Task description:
Starting at the line that contains "FENCE_LEFT_X, SLOT_X[0], metal)", copy every line down to the line that contains "from mathutils import Matrix, Vector", inclusive, exactly as it stands. Omit all other lines.

Provided material:
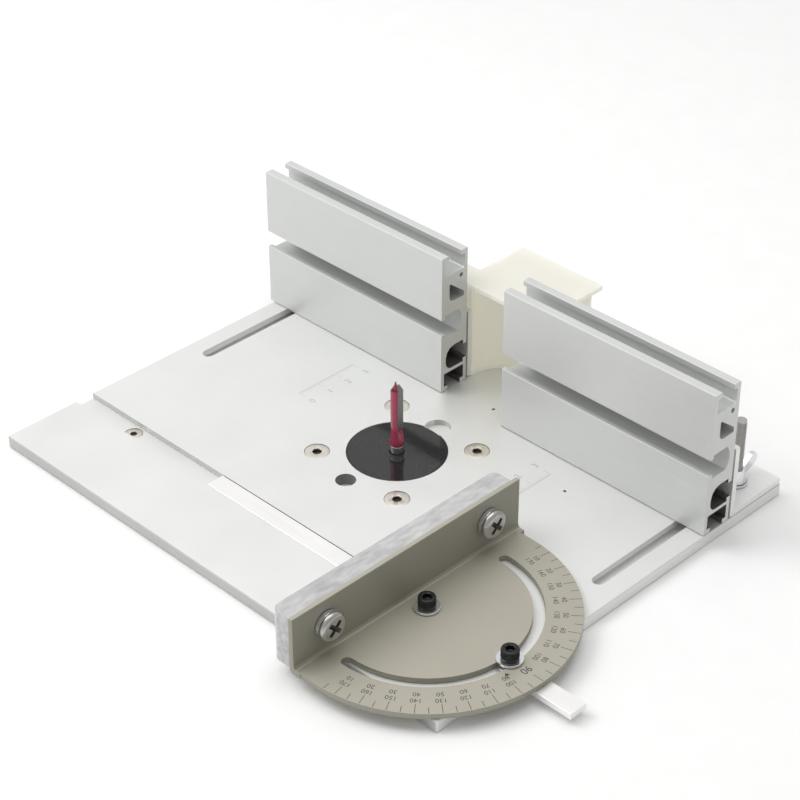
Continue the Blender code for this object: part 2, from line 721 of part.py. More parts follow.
def build_pad(made_of):
    origin = at(PIVOT_X, CHANNEL_Y, 0)
    front = pad_face() - PAD_THICK
    near = PAD_MIDDLE - PAD_HALF
    far = PAD_MIDDLE + PAD_HALF
    back = pad_face()
    corners = [(front, near, PAD_CORNER), (back, near, 0), (back, far, 0), (front, far, PAD_CORNER)]
    outline = rounded(corners, 6)
    pad = solid("face_pad", [prism(outline, PAD_BOTTOM, PAD_TOP)], made_of, origin)
    pocket = front + HEX_NUT_THICK + MM
    bodies = []
    for y in pad_screw_places():
        steps = [(6.2 * MM, front - MM), (6.2 * MM, pocket), (BOLT_HOLE, pocket), (BOLT_HOLE, back + MM)]
        bodies.append(("x", [(circle(r, ROUND, (y, PAD_SCREW_Z)), x) for r, x in steps]))
    cut(pad, bodies)
    return pad


def build_pad_screw(side, y, made_of):
    """A large pan-head screw with a cross recess, through the flange and the pad."""
    seat = FLANGE_FACE + GAP + SPRING_WASHER_THICK + GAP
    face = seat + PAD_SCREW_HEAD_THICK
    tip = pad_face() - PAD_THICK + 0.6 * MM
    stack = [
        (circle(BOLT_RADIUS), tip),
        (circle(BOLT_RADIUS), seat),
        (circle(PAD_SCREW_HEAD), seat),
        (circle(PAD_SCREW_HEAD), face - 1.4 * MM),
        (circle(PAD_SCREW_HEAD - 0.9 * MM), face - 0.3 * MM),
        (circle(PAD_SCREW_HEAD - 2 * MM), face),
    ]
    origin = at(PIVOT_X, CHANNEL_Y + y, PAD_SCREW_Z)
    screw = solid(f"pad_screw_{side}", [("x", stack)], made_of, origin)
    arm = 3.6 * MM
    half = 0.75 * MM
    cross = [(arm, half), (half, half), (half, arm), (-half, arm), (-half, half), (-arm, half)]
    cross += [(-u, -v) for u, v in cross]
    cut(screw, [prism(cross, face - 2 * MM, face + MM, "x")])
    return screw


def build_spring_washer(side, y, made_of):
    """A split ring behind the screw's head."""
    low = FLANGE_FACE + GAP
    ring = arc((0, 0), 7.2 * MM, 12, 352, 22) + arc((0, 0), BOLT_HOLE, 352, 12, 22)
    origin = at(PIVOT_X, CHANNEL_Y + y, PAD_SCREW_Z)
    body = prism(ring, low, low + SPRING_WASHER_THICK, "x")
    return solid(f"spring_washer_{side}", [body], made_of, origin)


# Assembly


def build_base(metal):
    build_table(metal["plate"])
    build_insert(metal["insert"])
    corners = ("front_left", "front_right", "rear_left", "rear_right")
    for corner, (x, y) in zip(corners, router_screw_places()):
        name = f"router_screw_{corner}"
        bottom = GAP - TABLE_THICK
        build_countersunk_screw(
            name, x, y, -0.1 * MM, bottom, ROUTER_SCREW_HEAD, BOLT_RADIUS, 2 * MM, metal["nickel"]
        )
    for side, x in zip(("left", "right"), CHANNEL_SCREW_X):
        build_countersunk_screw(
            f"channel_screw_{side}", x, CHANNEL_Y, -CHANNEL_DEPTH - 0.1 * MM, GAP - TABLE_THICK,
            CHANNEL_SCREW_RADIUS, 2.2 * MM, 1.5 * MM, metal["nickel"],
        )
    build_bit(metal["bit"])


def build_fence_side(side, start, slot_x, metal):
    build_fence(f"fence_{side}", start, metal["fence"])
    build_bracket(side, metal["bracket"])
    build_slot_bolt(side, slot_x, metal["zinc"])
    washer_low = GAP + BRACKET_THICK + GAP
    build_washer(
        f"slot_washer_{side}", "z", at(slot_x, SLOT_BOLT_Y, 0), washer_low, WASHER_RADIUS, metal["zinc"]
    )
    build_wing_nut(side, slot_x, metal["zinc"])
    for place, x in zip(("outer", "inner"), bolt_places(side)):
        seat = BRACKET_FRONT + BRACKET_THICK + GAP
        if place == "inner":
            seat = GUARD_FRONT + GUARD_WALL + GAP
        nut_seat = seat + WASHER_THICK + GAP
        length = nut_seat + HEX_NUT_THICK + 2 * MM - FENCE_FRONT
        label = f"{side}_{place}"
        build_fence_bolt(f"fence_bolt_{label}", x, length, metal["zinc"])
        build_washer(
            f"fence_washer_{label}", "y", at(x, seat, BOLT_Z), 0, WASHER_RADIUS, metal["zinc"]
        )
        build_hex_nut(f"fence_nut_{label}", "y", at(x, nut_seat, BOLT_Z), 0, metal["zinc"])


def build_gauge(metal):
    build_bar(metal["steel"])
    build_protractor(metal["gauge"])
    washer_low = GAP + PROTRACTOR_THICK + GAP
    for name, x in (("pivot", PIVOT_X), ("lock", PIVOT_X + LOCK_RADIUS)):
        build_cap_screw(f"{name}_screw", x, metal["black"])
        centre = at(x, CHANNEL_Y, 0)
        build_washer(
            f"{name}_washer", "z", centre, washer_low, GAUGE_WASHER_RADIUS, metal["zinc"], CAP_SCREW_HOLE
        )
    build_pad(metal["acrylic"])
    for side, y in zip(("front", "rear"), pad_screw_places()):
        build_pad_screw(side, y, metal["zinc"])
        build_spring_washer(side, y, metal["zinc"])
        nut_low = pad_face() - PAD_THICK + 0.7 * MM
        nut_centre = at(PIVOT_X, CHANNEL_Y + y, PAD_SCREW_Z)
        build_hex_nut(f"pad_nut_{side}", "x", nut_centre, nut_low, metal["zinc"])


def main():
    for thing in list(bpy.data.objects):
        bpy.data.objects.remove(thing)
    metal = {
        "plate": material("anodised_plate", (0.82, 0.83, 0.83), 0.85, 0.42),
        "insert": material("black_insert", (0.02, 0.02, 0.02), 0.0, 0.12),
        "nickel": material("nickel_screw", (0.78, 0.74, 0.66), 1.0, 0.32),
        "bit": material("red_cutter", (0.42, 0.03, 0.07), 0.3, 0.3),
        "fence": material("fence_aluminium", (0.76, 0.78, 0.77), 0.9, 0.38),
        "bracket": material("bracket_aluminium", (0.80, 0.80, 0.78), 0.9, 0.4),
        "guard": material("milky_plastic", (0.90, 0.89, 0.80), 0.0, 0.35, 0.9),
        "zinc": material("zinc_hardware", (0.80, 0.81, 0.82), 1.0, 0.22),
        "steel": material("bright_steel_bar", (0.80, 0.79, 0.77), 1.0, 0.25),
        "gauge": material("gauge_aluminium", (0.42, 0.41, 0.34), 0.7, 0.45),
        "black": material("black_oxide", (0.02, 0.02, 0.02), 0.6, 0.35),
        "acrylic": material("clear_acrylic", (0.92, 0.93, 0.92), 0.0, 0.15, 0.4),
    }
    build_base(metal)
    build_fence_side("left", FENCE_LEFT_X, SLOT_X[0], metal)
    build_fence_side("right", FENCE_RIGHT_X, SLOT_X[1], metal)
    build_guard(metal["guard"])
    build_gauge(metal)


main()
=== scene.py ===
"""Looks for the bench-top router table: eased edges, real screws, scales, finishes, light and camera.

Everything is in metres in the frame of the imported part: +X to the operator's right along the miter
channel, +Y towards the fence and +Z up from the underside of the table.
"""

import json
import math

import bmesh
import bpy
from mathutils import Matrix, Vector

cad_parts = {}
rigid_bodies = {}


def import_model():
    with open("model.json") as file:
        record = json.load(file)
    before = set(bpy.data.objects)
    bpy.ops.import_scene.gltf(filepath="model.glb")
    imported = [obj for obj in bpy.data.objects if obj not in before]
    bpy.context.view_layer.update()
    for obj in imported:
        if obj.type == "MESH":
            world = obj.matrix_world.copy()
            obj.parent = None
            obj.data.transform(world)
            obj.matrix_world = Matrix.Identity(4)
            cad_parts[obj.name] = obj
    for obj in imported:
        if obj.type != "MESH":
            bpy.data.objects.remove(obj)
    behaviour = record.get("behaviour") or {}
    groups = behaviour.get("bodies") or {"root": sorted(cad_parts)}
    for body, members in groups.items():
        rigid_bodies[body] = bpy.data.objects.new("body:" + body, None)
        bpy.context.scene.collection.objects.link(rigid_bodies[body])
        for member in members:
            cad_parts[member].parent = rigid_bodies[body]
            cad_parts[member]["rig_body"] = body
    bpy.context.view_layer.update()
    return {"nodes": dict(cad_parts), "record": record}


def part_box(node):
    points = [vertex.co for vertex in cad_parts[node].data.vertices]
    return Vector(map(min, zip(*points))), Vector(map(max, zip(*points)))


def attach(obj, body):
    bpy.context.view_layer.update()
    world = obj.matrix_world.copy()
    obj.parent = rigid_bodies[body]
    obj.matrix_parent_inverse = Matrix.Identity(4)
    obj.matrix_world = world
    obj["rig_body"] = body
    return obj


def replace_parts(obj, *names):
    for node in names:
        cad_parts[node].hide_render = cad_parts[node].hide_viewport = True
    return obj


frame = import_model()

MM = 0.001
GAP = 0.3 * MM
RECORD_SLOTS = {part["node"]: part["material_slot"] for part in frame["record"]["subparts"]}

# Camera
CAMERA_AT = (617.2 * MM, -617.7 * MM, 645.7 * MM)
CAMERA_AZIMUTH = 44.76
CAMERA_ELEVATION = 34.41
CAMERA_LENS = 99.9
CAMERA_SHIFT = (-0.0102, 0.0139)

# Finishes
BROAD_GRAIN = 30  # features per metre of the broad unevenness
BROAD_SHARE = 0.45
GRAIN_SPAN = (0.3, 0.7)  # the noise values at the two ends of a finish's range
ROUGHNESS_SPREAD = 0.15
RELIEF_DEPTH = 0.05 * MM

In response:
    build_fence_side("left", FENCE_LEFT_X, SLOT_X[0], metal)
    build_fence_side("right", FENCE_RIGHT_X, SLOT_X[1], metal)
    build_guard(metal["guard"])
    build_gauge(metal)


main()
=== scene.py ===
"""Looks for the bench-top router table: eased edges, real screws, scales, finishes, light and camera.

Everything is in metres in the frame of the imported part: +X to the operator's right along the miter
channel, +Y towards the fence and +Z up from the underside of the table.
"""

import json
import math

import bmesh
import bpy
from mathutils import Matrix, Vector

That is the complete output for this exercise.